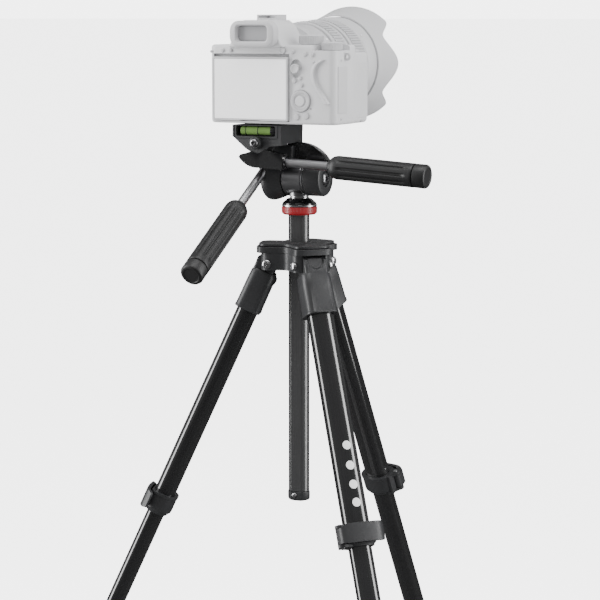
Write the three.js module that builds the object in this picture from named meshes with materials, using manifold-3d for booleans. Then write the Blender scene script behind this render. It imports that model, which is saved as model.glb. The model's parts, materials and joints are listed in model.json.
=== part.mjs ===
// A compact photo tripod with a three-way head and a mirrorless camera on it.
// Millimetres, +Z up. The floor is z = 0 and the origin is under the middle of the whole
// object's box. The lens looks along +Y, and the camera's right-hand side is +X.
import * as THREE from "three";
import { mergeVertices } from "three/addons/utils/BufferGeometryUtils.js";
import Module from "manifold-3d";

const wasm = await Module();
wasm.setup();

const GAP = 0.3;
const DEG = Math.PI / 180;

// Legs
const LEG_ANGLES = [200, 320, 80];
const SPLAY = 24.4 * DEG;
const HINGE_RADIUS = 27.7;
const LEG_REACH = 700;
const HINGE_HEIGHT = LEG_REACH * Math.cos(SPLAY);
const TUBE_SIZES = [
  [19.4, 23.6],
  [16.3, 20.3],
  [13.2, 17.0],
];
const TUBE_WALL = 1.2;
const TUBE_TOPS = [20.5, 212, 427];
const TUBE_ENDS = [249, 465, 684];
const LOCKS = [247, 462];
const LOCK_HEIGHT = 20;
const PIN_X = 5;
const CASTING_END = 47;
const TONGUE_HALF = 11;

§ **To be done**
Scan the material and collect every line that contains "manifold".

§ **Answer to the problem**
Write the three.js module that builds the object in this picture from named meshes with materials, using manifold-3d for booleans. Then write the Blender scene script behind this render. It imports that model, which is saved as model.glb. The model's parts, materials and joints are listed in model.json.
import Module from "manifold-3d";